The present administration has extended the status of these groups, temporary as it is. It does, however, give these people the right to work and remain in the United States but does not allow them to become permanent residents. Many have been here for over 20 years and are fully integrated into our society and the workplace. The larger problem of the almost 10 or 11 million residents without proper status can only be solved in a systematic but piecemeal approach taking each group and dealing with their migration issues separately. The idea of a blanket “so-called” amnesty is not politically feasible, nor will it assist in the ultimate integration of many who are essential workers, agricultural workers, and fully employed members of our society.

We need to look at the migration issue in our country not as a problem to be solved, but rather as an opportunity to strengthen our nation with the newcomers who are already contributing to our welfare and, certainly, helping the sagging birth rate in the United States.

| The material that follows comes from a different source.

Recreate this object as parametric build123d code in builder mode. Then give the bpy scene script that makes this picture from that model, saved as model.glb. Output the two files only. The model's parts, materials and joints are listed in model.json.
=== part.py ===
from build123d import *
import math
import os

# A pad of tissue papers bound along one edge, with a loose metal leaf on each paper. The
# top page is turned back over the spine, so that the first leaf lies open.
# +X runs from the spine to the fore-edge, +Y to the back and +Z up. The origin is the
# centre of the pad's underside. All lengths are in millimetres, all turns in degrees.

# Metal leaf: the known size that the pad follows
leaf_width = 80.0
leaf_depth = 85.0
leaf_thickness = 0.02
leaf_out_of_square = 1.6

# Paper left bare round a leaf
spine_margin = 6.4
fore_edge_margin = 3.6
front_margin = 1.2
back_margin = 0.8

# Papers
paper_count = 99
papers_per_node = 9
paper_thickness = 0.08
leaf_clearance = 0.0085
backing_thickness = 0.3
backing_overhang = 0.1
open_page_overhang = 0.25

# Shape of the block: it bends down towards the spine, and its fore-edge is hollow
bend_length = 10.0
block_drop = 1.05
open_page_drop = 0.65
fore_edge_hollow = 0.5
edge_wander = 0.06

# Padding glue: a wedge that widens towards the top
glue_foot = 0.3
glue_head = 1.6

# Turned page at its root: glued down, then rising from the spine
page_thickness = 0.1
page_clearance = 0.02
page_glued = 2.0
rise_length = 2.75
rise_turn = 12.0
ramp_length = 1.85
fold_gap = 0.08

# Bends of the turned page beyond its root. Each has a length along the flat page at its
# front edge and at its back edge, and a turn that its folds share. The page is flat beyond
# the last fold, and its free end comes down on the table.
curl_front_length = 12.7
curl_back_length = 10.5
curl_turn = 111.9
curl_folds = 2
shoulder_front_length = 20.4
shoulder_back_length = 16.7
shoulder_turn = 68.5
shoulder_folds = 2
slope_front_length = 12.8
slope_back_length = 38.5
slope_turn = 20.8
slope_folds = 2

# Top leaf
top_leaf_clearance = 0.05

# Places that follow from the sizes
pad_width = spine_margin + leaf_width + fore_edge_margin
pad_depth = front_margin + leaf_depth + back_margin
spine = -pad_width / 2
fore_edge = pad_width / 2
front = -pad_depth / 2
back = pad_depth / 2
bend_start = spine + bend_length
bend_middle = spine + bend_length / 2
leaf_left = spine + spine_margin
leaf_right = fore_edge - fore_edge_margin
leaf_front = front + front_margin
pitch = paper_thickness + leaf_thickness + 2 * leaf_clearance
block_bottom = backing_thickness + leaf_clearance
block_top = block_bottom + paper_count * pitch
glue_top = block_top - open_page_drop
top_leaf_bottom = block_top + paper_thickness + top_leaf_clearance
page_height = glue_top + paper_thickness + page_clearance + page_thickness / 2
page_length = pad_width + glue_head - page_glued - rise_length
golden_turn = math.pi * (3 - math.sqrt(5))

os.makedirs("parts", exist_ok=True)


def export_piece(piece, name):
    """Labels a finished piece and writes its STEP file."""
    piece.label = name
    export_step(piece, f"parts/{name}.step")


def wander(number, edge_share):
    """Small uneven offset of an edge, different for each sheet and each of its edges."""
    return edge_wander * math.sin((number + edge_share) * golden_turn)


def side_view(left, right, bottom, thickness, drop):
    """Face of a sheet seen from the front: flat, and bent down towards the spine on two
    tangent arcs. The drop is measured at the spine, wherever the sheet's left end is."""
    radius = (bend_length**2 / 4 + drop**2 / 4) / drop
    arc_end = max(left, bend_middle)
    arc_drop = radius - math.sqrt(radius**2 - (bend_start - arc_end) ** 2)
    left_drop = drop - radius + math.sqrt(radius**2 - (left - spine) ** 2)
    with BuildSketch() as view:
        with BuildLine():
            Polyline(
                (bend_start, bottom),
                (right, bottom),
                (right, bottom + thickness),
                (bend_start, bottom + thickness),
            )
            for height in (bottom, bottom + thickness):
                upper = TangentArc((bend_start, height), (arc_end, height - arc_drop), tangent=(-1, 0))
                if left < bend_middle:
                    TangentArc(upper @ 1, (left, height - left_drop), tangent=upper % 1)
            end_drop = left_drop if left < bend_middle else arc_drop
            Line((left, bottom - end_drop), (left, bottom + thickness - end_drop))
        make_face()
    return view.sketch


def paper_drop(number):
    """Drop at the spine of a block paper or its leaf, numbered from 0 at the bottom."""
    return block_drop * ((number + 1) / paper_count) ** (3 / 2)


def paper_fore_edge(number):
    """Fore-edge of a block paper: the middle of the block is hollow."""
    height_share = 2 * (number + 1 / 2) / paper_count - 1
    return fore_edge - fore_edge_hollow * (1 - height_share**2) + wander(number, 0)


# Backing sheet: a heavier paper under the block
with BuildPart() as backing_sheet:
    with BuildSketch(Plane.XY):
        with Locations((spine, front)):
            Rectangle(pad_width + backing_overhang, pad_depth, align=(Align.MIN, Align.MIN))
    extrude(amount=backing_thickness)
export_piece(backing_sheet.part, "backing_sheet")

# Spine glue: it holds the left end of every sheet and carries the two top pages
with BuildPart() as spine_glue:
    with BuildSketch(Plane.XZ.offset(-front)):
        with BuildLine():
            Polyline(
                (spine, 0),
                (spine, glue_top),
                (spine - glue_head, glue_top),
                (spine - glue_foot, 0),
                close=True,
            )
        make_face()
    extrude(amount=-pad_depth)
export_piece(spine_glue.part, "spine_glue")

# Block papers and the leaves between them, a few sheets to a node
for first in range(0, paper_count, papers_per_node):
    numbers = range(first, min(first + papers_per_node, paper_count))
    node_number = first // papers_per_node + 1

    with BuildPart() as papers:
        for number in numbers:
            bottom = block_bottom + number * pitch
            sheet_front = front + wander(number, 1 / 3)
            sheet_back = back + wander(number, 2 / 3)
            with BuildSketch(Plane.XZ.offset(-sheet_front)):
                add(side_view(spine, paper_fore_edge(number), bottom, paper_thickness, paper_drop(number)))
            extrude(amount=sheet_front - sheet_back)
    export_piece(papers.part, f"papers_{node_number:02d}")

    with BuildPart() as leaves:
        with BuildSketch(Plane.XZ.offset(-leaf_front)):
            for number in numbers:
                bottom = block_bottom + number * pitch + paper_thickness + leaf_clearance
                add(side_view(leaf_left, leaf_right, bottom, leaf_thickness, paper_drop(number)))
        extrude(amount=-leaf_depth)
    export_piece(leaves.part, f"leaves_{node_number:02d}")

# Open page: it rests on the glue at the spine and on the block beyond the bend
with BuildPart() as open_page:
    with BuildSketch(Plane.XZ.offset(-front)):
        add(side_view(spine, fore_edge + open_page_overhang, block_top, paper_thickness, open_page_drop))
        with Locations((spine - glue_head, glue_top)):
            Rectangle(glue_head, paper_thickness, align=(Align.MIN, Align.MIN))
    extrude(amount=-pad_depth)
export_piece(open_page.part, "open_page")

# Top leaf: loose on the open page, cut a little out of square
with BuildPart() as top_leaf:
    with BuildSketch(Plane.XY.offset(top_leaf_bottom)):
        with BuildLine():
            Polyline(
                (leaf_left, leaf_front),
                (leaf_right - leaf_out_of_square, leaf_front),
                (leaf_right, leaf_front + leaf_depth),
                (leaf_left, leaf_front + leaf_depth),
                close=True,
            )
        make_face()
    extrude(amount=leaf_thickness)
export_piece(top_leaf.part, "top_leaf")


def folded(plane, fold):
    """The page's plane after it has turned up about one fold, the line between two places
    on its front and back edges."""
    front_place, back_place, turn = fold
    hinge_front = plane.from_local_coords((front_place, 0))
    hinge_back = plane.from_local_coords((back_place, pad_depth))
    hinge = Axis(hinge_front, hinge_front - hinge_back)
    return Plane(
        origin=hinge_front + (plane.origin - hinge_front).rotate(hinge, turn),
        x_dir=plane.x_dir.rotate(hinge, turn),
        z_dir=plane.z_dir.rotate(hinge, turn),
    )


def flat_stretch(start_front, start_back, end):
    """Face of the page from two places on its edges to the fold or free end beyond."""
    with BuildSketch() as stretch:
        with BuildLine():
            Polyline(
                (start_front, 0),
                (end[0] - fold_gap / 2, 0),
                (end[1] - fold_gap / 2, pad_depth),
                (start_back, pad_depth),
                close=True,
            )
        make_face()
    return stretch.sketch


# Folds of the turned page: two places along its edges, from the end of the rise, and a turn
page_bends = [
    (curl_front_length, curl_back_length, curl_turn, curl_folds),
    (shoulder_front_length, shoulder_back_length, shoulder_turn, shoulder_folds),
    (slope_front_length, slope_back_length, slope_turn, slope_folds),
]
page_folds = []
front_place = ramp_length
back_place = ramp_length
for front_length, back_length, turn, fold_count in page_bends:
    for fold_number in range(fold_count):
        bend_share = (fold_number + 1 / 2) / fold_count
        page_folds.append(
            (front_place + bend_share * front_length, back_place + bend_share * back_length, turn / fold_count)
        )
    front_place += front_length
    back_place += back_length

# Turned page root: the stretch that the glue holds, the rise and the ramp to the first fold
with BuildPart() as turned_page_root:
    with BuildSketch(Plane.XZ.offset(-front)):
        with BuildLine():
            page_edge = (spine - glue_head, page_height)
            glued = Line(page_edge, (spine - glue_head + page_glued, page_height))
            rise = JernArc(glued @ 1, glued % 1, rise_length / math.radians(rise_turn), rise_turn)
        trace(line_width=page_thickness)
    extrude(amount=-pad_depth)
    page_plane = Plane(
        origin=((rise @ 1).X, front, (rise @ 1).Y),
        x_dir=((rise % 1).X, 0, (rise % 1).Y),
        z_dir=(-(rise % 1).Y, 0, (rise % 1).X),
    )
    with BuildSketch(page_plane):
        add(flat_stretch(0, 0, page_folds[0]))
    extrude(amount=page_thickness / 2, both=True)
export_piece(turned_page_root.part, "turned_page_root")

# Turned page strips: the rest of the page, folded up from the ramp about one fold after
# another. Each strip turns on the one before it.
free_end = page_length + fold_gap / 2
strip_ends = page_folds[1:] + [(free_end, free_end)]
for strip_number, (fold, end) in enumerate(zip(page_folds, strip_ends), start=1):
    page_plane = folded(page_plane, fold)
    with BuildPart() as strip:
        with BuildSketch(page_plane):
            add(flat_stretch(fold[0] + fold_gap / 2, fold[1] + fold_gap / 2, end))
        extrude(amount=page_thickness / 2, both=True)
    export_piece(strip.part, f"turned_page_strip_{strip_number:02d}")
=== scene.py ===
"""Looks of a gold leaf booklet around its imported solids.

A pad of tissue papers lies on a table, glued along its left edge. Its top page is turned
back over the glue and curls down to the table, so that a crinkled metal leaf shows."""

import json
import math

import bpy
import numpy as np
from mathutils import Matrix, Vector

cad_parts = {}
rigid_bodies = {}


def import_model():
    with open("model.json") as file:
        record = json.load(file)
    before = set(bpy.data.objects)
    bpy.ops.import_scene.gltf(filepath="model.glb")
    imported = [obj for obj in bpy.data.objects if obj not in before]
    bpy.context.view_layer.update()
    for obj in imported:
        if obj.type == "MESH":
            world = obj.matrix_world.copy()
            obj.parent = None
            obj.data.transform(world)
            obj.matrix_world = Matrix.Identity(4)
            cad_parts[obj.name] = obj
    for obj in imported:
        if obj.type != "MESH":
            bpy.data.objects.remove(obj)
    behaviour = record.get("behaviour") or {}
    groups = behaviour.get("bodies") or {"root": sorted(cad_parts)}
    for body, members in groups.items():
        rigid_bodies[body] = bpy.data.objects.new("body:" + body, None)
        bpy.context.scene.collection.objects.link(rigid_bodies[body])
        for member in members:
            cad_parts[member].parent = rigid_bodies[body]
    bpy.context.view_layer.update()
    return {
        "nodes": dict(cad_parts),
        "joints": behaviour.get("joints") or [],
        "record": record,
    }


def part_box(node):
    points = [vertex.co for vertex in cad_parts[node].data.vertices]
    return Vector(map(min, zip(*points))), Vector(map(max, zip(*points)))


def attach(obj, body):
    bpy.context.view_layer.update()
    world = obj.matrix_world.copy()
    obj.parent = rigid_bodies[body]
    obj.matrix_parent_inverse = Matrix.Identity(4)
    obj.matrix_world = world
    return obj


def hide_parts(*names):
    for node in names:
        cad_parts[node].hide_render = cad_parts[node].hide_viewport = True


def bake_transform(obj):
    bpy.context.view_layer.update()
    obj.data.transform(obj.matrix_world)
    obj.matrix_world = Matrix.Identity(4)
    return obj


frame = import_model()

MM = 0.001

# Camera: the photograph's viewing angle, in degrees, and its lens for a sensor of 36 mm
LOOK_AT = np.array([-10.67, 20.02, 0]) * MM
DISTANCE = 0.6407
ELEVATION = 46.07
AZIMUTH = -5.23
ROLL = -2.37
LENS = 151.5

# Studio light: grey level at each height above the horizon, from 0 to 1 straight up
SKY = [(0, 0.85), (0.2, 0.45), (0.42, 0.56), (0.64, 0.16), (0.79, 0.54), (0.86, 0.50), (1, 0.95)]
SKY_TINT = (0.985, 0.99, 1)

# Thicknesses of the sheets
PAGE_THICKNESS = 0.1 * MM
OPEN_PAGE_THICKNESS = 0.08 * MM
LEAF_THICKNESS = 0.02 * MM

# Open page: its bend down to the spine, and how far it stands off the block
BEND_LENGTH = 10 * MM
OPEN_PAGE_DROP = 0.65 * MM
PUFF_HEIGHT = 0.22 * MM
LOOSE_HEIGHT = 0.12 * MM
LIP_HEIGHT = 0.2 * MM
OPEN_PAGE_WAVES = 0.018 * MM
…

In our own Diocese in Brooklyn and Queens, the issue of migration looms high on the list of issues that influence our parishes and neighborhoods. Hopefully, follow-up from this summit meeting at Mundelein might bring about some resolution and good advocacy with our legislators to come and find solutions to the ever-present challenge of migration.

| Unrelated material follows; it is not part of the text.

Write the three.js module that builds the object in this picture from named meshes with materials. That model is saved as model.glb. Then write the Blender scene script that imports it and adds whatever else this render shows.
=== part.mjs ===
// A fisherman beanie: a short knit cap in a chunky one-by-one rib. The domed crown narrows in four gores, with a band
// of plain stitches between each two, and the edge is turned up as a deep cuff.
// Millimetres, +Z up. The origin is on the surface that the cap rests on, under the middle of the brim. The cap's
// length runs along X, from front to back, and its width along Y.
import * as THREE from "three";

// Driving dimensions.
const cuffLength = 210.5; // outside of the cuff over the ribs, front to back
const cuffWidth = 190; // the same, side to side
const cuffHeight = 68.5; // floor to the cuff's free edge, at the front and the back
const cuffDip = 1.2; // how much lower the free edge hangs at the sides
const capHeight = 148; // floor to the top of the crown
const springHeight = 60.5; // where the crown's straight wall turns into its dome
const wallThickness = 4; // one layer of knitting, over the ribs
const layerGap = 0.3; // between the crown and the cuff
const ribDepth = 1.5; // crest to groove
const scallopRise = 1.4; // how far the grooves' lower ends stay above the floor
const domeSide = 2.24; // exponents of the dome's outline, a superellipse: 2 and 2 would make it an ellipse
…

Our nation has been built on migration; however, at the same time, our nation has always found it difficult to integrate migrants into our society. As a Church, we know our first responsibility is to welcome, protect and, integrate the goals set by Pope Francis himself for our migrant ministry.

As we put out into the deep of this ever-present social problem of migration, join me in prayer for follow-up from this important conference, and especially for those children who are languishing in detention centers waiting for the opportunity to find asylum in our great nation.